-- START Data to use --
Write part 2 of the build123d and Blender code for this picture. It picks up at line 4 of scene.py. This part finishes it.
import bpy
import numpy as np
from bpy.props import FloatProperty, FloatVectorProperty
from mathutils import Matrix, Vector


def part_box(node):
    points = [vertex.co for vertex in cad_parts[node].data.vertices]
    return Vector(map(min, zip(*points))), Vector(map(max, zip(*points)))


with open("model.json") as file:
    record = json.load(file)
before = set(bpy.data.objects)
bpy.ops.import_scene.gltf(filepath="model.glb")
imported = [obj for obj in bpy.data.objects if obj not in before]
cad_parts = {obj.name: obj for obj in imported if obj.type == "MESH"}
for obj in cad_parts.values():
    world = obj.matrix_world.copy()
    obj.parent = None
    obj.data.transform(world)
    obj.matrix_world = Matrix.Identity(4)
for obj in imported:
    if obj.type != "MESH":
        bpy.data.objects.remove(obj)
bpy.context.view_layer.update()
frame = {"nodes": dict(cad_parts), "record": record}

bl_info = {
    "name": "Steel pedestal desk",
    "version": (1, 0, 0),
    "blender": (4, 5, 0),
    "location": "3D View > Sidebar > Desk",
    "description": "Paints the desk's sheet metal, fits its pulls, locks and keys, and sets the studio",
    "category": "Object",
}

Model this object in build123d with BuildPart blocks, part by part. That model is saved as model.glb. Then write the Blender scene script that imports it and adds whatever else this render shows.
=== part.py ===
-- END Data to use --
* Given problem
Copy the lines from the start of the data verbatim, stopping after the line containing "record = json.load(file)".

* Solution below
Write part 2 of the build123d and Blender code for this picture. It picks up at line 4 of scene.py. This part finishes it.
import bpy
import numpy as np
from bpy.props import FloatProperty, FloatVectorProperty
from mathutils import Matrix, Vector


def part_box(node):
    points = [vertex.co for vertex in cad_parts[node].data.vertices]
    return Vector(map(min, zip(*points))), Vector(map(max, zip(*points)))


with open("model.json") as file:
    record = json.load(file)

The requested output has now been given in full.